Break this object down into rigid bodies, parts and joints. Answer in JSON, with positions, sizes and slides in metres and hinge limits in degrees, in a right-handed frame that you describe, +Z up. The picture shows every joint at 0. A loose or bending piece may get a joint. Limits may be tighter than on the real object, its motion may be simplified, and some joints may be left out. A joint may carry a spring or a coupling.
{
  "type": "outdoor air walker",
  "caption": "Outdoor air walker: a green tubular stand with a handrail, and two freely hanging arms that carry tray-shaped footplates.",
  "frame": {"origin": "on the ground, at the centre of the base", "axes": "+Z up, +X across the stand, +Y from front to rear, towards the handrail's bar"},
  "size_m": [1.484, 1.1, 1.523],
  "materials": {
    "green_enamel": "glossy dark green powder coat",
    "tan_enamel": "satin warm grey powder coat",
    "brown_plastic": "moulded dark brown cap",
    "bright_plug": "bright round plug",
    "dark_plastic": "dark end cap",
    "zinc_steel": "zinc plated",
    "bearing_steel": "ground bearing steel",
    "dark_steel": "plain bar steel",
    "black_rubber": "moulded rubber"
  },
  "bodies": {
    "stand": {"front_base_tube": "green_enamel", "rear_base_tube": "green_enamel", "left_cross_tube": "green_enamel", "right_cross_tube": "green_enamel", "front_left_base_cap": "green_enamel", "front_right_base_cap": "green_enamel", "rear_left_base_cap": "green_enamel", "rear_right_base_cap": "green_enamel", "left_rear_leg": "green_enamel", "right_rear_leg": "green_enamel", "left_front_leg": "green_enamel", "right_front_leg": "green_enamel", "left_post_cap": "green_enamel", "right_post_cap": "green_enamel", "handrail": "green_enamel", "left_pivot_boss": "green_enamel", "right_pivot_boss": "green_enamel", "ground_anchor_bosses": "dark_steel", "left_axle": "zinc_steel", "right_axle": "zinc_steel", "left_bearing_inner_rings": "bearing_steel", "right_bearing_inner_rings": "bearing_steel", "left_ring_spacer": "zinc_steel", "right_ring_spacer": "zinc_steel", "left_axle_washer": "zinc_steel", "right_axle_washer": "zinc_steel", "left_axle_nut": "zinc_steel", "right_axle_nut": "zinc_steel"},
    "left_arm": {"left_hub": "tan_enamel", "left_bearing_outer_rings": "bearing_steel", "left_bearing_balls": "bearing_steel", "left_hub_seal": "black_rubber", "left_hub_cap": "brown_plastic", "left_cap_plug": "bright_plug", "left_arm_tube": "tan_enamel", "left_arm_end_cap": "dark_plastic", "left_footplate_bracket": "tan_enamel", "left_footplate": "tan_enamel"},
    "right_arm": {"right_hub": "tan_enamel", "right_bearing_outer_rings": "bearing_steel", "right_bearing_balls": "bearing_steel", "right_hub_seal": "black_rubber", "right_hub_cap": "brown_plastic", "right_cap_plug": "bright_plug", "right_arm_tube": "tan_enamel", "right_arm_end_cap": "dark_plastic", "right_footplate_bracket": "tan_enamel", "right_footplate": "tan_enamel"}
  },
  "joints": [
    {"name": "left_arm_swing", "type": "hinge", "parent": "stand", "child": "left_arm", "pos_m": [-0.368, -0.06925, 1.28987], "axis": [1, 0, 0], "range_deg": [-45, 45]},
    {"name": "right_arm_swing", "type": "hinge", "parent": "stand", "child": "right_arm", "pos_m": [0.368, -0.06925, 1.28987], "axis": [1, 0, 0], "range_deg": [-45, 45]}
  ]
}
○ ○ ○ ○ ○
▶ REQUIRED TASK
Each line above must be reproduced exactly as it stands.

▶ ANSWER FOR THE TASK
Break this object down into rigid bodies, parts and joints. Answer in JSON, with positions, sizes and slides in metres and hinge limits in degrees, in a right-handed frame that you describe, +Z up. The picture shows every joint at 0. A loose or bending piece may get a joint. Limits may be tighter than on the real object, its motion may be simplified, and some joints may be left out. A joint may carry a spring or a coupling.
{
  "type": "outdoor air walker",
  "caption": "Outdoor air walker: a green tubular stand with a handrail, and two freely hanging arms that carry tray-shaped footplates.",
  "frame": {"origin": "on the ground, at the centre of the base", "axes": "+Z up, +X across the stand, +Y from front to rear, towards the handrail's bar"},
  "size_m": [1.484, 1.1, 1.523],
  "materials": {
    "green_enamel": "glossy dark green powder coat",
    "tan_enamel": "satin warm grey powder coat",
    "brown_plastic": "moulded dark brown cap",
    "bright_plug": "bright round plug",
    "dark_plastic": "dark end cap",
    "zinc_steel": "zinc plated",
    "bearing_steel": "ground bearing steel",
    "dark_steel": "plain bar steel",
    "black_rubber": "moulded rubber"
  },
  "bodies": {
    "stand": {"front_base_tube": "green_enamel", "rear_base_tube": "green_enamel", "left_cross_tube": "green_enamel", "right_cross_tube": "green_enamel", "front_left_base_cap": "green_enamel", "front_right_base_cap": "green_enamel", "rear_left_base_cap": "green_enamel", "rear_right_base_cap": "green_enamel", "left_rear_leg": "green_enamel", "right_rear_leg": "green_enamel", "left_front_leg": "green_enamel", "right_front_leg": "green_enamel", "left_post_cap": "green_enamel", "right_post_cap": "green_enamel", "handrail": "green_enamel", "left_pivot_boss": "green_enamel", "right_pivot_boss": "green_enamel", "ground_anchor_bosses": "dark_steel", "left_axle": "zinc_steel", "right_axle": "zinc_steel", "left_bearing_inner_rings": "bearing_steel", "right_bearing_inner_rings": "bearing_steel", "left_ring_spacer": "zinc_steel", "right_ring_spacer": "zinc_steel", "left_axle_washer": "zinc_steel", "right_axle_washer": "zinc_steel", "left_axle_nut": "zinc_steel", "right_axle_nut": "zinc_steel"},
    "left_arm": {"left_hub": "tan_enamel", "left_bearing_outer_rings": "bearing_steel", "left_bearing_balls": "bearing_steel", "left_hub_seal": "black_rubber", "left_hub_cap": "brown_plastic", "left_cap_plug": "bright_plug", "left_arm_tube": "tan_enamel", "left_arm_end_cap": "dark_plastic", "left_footplate_bracket": "tan_enamel", "left_footplate": "tan_enamel"},
    "right_arm": {"right_hub": "tan_enamel", "right_bearing_outer_rings": "bearing_steel", "right_bearing_balls": "bearing_steel", "right_hub_seal": "black_rubber", "right_hub_cap": "brown_plastic", "right_cap_plug": "bright_plug", "right_arm_tube": "tan_enamel", "right_arm_end_cap": "dark_plastic", "right_footplate_bracket": "tan_enamel", "right_footplate": "tan_enamel"}
  },
  "joints": [
    {"name": "left_arm_swing", "type": "hinge", "parent": "stand", "child": "left_arm", "pos_m": [-0.368, -0.06925, 1.28987], "axis": [1, 0, 0], "range_deg": [-45, 45]},
    {"name": "right_arm_swing", "type": "hinge", "parent": "stand", "child": "right_arm", "pos_m": [0.368, -0.06925, 1.28987], "axis": [1, 0, 0], "range_deg": [-45, 45]}
  ]
}